La loi sur la Sécurité des Transactions Financières en Tunisie repose principalement sur une responsabilité accrue des dirigeants, sur un renforcement du contrôle interne et sur une réduction des sources de conflits d’intérêt. Les nouveautés apportées par cette loi, largement inspirée de la loi Sarbanes-Oxley (États-Unis) sont assez nombreuses. La loi 2005 a essayé de renforcer la crédibilité des informations financières présentées par les entreprises. Outre les sociétés anonymes, cette loi s’est intéressée même aux sociétés à responsabilité limitée (SARL), où il suffit qu’un ou plusieurs associés détenant au moins 20% du capital en fassent la demande, pour qu’un commissaire aux comptes soit désigné. Dans un souci d’indépendance, le mandat des commissaires aux comptes ne peut être illimité dans le temps, il ne peut voir son mandat renouveler plus de 3 fois s’il est une personne physique, et 5 fois s’il revêt la forme d’une société d’expertise, à condition de changer de professionnel et d’équipe intervenante au moins après 3 mandats. Pour plus de transparence, la loi 2005 exige des organes de direction et des chargés des affaires comptables et financières des sociétés commerciales d’attester au près des commissaires aux comptes qu’ils avaient été des plus vigilants et prudents pour présenter des états financiers exhaustifs et conformes à la législation en vigueur.

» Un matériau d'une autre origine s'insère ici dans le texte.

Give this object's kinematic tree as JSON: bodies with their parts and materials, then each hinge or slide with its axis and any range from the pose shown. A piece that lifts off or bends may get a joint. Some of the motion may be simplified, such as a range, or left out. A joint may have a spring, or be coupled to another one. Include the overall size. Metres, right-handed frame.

L’accent a été surtout mis sur le droit des actionnaires, où le Conseil du Marché Financier (CMF) doit être informé des résolutions adoptées par le conseil ainsi que l’état d’évolution du capital, le bilan après affectation du résultat et les états financiers lorsqu’ils avaient subi des modifications, dans un délai ne dépassant pas les 30 jours depuis la tenue de l’assemblée générale ordinaire, pour les sociétés faisant appel public à l’épargne. La création d’un comité permanent d’audit, devient une obligation pour ces sociétés où PDG, DG et DGA ne peuvent faire partie de ce comité. D’autre part, cette loi a présenté un ensemble de dispositions qui viseraient la divulgation des informations financières lors des assemblées générales, où un délai minimum de 15 jours est exigé avant la tenue de l’assemblée, pour l’envoi au CMF et à la BVMT d’une copie de l’ordre du jour et un projet des décisions qui seront soumises à la discussion. Les décisions prises, l’évolution du capital, les états financiers consolidés, etc. doivent faire l’objet de publications au journal du CMF, ainsi que dans un quotidien de la place.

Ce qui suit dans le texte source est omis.